DS: The headlines and stories are to some extent beyond our control. We very much welcome the opportunity to appear before you today, to be transparent with you and provide evidence to the Committee in oral and written form. We share the concerns of the wider population as a whole, but in investigating the banking crisis you will find many features which contributed to it. Some hedge funds as we read today in the FT have made profits from the decline in bank share prices. They had a legitimate purpose to serve in trying to meet the objectives set by their clients, but I do not think it is right to say that they made money out of the misfortune or concern of others. They felt that share prices in banks were too high; they had an expectation that those share prices would fall, but the fact that prices did indeed fall does not mean they made the share price fall.

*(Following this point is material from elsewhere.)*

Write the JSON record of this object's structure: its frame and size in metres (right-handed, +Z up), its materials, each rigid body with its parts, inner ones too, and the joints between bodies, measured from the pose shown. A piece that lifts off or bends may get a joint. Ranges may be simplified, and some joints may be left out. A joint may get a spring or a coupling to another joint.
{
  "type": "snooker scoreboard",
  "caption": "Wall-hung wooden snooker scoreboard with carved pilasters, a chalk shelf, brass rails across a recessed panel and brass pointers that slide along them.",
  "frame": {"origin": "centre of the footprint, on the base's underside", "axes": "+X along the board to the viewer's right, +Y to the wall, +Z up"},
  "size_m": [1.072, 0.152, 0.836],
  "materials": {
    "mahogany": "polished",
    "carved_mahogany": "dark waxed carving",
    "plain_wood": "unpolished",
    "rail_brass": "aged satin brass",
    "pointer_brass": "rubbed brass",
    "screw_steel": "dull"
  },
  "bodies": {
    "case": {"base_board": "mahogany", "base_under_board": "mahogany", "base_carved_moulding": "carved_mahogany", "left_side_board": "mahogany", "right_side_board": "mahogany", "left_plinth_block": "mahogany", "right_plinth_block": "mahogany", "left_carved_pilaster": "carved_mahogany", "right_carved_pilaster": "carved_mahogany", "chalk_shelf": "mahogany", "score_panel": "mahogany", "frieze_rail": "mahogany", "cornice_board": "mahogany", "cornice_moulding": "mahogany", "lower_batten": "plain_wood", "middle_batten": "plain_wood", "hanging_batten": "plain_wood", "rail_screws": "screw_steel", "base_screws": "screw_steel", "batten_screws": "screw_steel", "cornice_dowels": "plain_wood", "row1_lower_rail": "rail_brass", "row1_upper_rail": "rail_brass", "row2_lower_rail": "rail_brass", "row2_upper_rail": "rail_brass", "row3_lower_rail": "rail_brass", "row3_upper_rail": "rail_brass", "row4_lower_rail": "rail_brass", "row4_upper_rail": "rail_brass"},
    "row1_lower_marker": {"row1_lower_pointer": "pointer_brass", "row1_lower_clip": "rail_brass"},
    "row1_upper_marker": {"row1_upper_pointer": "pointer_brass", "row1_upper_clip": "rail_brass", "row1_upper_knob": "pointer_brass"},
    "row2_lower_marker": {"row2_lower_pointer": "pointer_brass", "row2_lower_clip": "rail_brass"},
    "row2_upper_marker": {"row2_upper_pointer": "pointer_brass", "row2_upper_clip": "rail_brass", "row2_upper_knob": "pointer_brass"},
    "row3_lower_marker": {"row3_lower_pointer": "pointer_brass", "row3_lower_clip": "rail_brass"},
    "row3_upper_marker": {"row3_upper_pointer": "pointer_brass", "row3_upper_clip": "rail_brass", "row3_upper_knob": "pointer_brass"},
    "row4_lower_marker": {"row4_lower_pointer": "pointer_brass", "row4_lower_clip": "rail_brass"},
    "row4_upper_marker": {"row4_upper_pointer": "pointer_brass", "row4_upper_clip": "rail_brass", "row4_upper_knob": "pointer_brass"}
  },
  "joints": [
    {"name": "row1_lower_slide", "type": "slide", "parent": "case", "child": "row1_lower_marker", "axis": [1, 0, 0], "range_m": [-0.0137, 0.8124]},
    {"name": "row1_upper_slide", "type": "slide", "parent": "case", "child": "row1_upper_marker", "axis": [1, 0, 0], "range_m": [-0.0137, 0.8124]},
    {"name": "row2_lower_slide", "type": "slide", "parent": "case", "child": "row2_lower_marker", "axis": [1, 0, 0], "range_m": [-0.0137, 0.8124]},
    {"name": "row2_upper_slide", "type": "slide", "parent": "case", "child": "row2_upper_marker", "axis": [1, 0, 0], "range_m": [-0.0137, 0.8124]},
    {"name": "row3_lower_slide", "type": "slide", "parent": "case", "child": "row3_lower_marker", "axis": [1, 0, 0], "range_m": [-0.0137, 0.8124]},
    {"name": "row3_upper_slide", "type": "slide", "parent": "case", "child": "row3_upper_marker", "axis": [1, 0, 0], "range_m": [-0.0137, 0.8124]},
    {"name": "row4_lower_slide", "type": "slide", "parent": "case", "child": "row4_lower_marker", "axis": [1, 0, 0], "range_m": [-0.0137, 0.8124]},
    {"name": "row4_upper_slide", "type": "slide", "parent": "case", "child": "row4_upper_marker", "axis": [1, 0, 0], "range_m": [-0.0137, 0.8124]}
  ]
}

AB: Mr Ainger, I think you put your finger on it by your use of the word “confidence”. What Barclays did yesterday is a very good illustration of what happens when banks make statements to the marketplace about the nature of their balance sheets. That is what gives confidence. There is transparency and the published balance sheets are a true and fair reflection of the assets held. The share price rose by up to 75% at one point, so anybody sitting with a short position over that period – this is something that does not get into the newspapers – would have been ferociously squeezed and lost a great deal of money. Therefore, “confidence” is exactly the right word. If there is transparency in the bank’s balance sheets confidence will return and share prices will recover.

SZ: If I may turn the question round slightly, go back to the boom many years ago. We had a number of companies whose share prices rose incredibly sharply to ridiculous levels. Because there was such a small free float in those companies no shorting took place. Unfortunately, investors lost money in those companies because there was no proper price discovery. I totally accept your point and endorse what Mr Shaw said; these are worries and it does not help confidence, but I think we have to go back to the root causes of why these companies have performed so poorly.

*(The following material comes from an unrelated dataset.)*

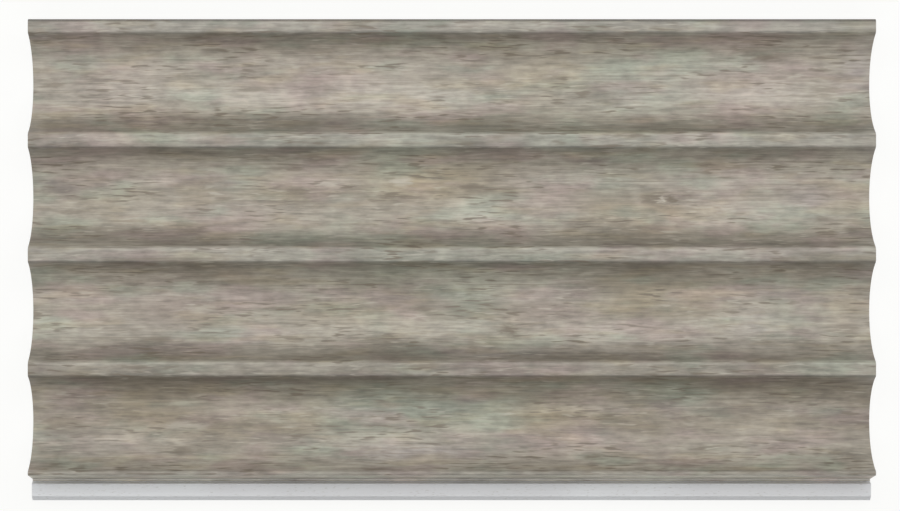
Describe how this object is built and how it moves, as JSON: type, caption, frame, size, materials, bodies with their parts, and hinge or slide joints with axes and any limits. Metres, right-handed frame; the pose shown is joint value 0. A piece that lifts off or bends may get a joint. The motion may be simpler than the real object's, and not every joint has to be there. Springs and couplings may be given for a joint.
{
  "type": "fluted wall panel",
  "caption": "Wood-plastic composite wall panel: concave flutes between narrow ribs, grey weathered-wood print, bare joint tongue along one long edge.",
  "frame": {"origin": "centre of the panel's box in plan, on the plane of its flat back, which is the floor", "axes": "+X along the extrusion, +Y across the flutes from the tongue edge to the groove edge, +Z out of the show face"},
  "size_m": [0.28, 0.16, 0.0135],
  "materials": {
    "grey_composite": "matt, as extruded",
    "weathered_print": "matt printed film, grey weathered wood"
  },
  "bodies": {
    "root": {"wall_panel": "grey_composite"}
  },
  "joints": []
}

Chairman: Do you accept that as an industry you have a PR problem?

PM: Yes.

Chairman: You remind me of the time when representatives of private equity came before us. Everything seemed to be okay and it was the fault of everybody else. You suffer from the present economic environment like everybody else, but do you not accept that with stories like this where £270 million has been made in the past four months and the taxpayer has put billions of pounds into the banking industry the hedge fund industry is seen as gambling against the taxpayer? What PR message do you give to assure taxpayers that that is not the case and that the billions they have put in has not been eroded by hedge fund speculators taking away the wealth of the banks?

AB: We fully accept that there is a legitimate public interest in this issue and that our industry undoubtedly has an image problem, and it is one that we are very keen to put right. Part of the issue, as I am sure you appreciate, is that the industry does not do just one thing.

Chairman: Private equity came along and afterwards set up a code. Sir Mike Rake is now chairing that and is writing to the Committee to say that progress is being made. Sir Andrew Large is chairman of the Hedge Fund Standards Board, but if the board has only 33 members it is not making much of a dent. There is a view that what the industry is doing is snubbing the public and making shedloads of money out of taxpayers at a time when every single penny they have put into institutions should be preserved. There is a PR problem here. What measures do you have to deal with it?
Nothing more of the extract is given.